China’s widening virus lockdowns are emerging as a new economic threat alongside rising inflation amid concerns they could reduce demand for Australian iron ore and other commodity exports.

Despite data on Tuesday showing the world’s second biggest economy recorded a strong start to 2022, economists are scaling back their growth forecasts for China to reflect the likely impact of the lockdowns and higher energy prices.

The reduced projections came as minutes from last week’s board meeting of the Reserve Bank underscored the concerns about inflation, which is now trending towards a 10-year high.

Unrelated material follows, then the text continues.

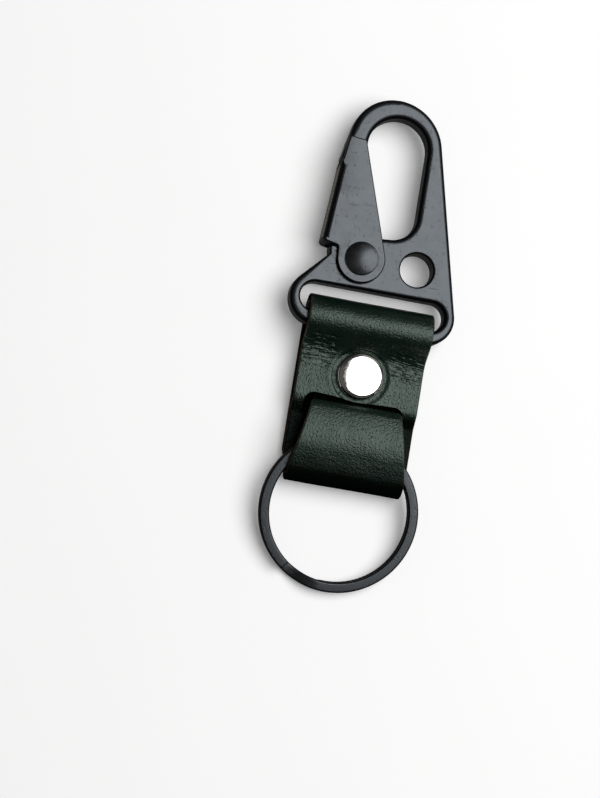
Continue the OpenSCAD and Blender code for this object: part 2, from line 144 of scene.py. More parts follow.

“Members agreed that a key issue for the inflation outlook was whether recent price adjustments represented a one-off shift in the level of prices or the beginning of a period of ongoing price increases,” the RBA minutes said.

Beijing has shut down several big cities and imposed travel restrictions on tens of millions of people as part of its COVID-zero policy in order to control the sharpest rise in community infections in two years.

On Tuesday, Langang, just 55km from Beijing, followed the tech hub of Shenzhen into lockdown.

The north-eastern province of Jilin, home to 24 million people, was locked down on Monday, with residents also banned from leaving the province.

The Shenzhen lockdown has disrupted production of Apple iPhones and Toyota and Volkswagen cars, while in Shanghai, which has been partially shut down, 106 international flights scheduled to arrive from March 21 will be diverted to other domestic cities.

Tuesday’s data shows Chinese industrial production jumped a better-than-expected 7.5 per cent in the first two months of the year.

However, the lockdowns have sparked fears of a slowdown because the COVID restrictions threaten to reduce consumption and reduce demand for products and the commodities underpinning manufacturing and infrastructure.

Singapore iron ore futures retreated nearly 9 per cent to $US143 a tonne, triggering losses of as much as 4.9 per cent by the Pilbara’s iron ore miners.

Morgan Stanley expessed its concerns by cutting its economic growth forecast for China for the current quarter to zero from 0.6 per cent,with the investment bank now tipping the country will miss its annual growth target of about 5.5 per cent.

“The double lockdowns sent a clear message that Beijing is prioritising COVID containment over the economy, and a recalibration of its COVID strategy will likely be delayed,” Morgan Stanley’s chief China economist Robin Xing said.

“Higher infrastructure spending and an easing of housing policies can be expected, but the larger issue remains finding a COVID exit strategy,” he said.

Morgan Stanley cut its 2022 forecast for economic growth to 5.1 per cent from 5.3 per cent previously.

ANZ has warned that the lockdowns could cut 0.8 percentage points from China’s gross domestic product growth rate if other provinces on the country’s coastline and north-east are also locked down.

NAB followed Morgan Stanley by reducing its growth forecast to 5 per cent from 5.1 per cent, but its revision mainly reflected the impact of higher global energy prices as a result of the Ukraine invasion.

However, the bank noted the threat of COVID-19 in suggesting that China’s 5.5 per cent annual rate “appears to be highly ambitious in the current environment”.

“China’s growth momentum was weak heading into the new year, reflecting subdued growth in domestic consumption, limited additional support from global trade and slowing activity in the property sector, while COVID-19 remains a risk, due in part to the relatively low efficacy of domestic vaccines against the Omicron variant.”

OANDA senior market analyst Jeffrey Halley said that Tuesday’s China economic data for January and February was “all the more impressive” given the virus restrictions over the Chinese New Year.

However, Chinese stocks markets finished sharply lower again on Tuesday after stocks were routed on Monday, with investor worried both about the lockdowns and the threat of sanctions against China if it sides with Russia in the latter’s war in Ukraine.

“There are plenty of storms blowing through China right now, not least the lockdown of Shenzhen yesterday to limit omicrons spread.“Fears continue to dog stock markets, that lockdowns could spread, which would severely impact China’s growth,” Mr Halley said.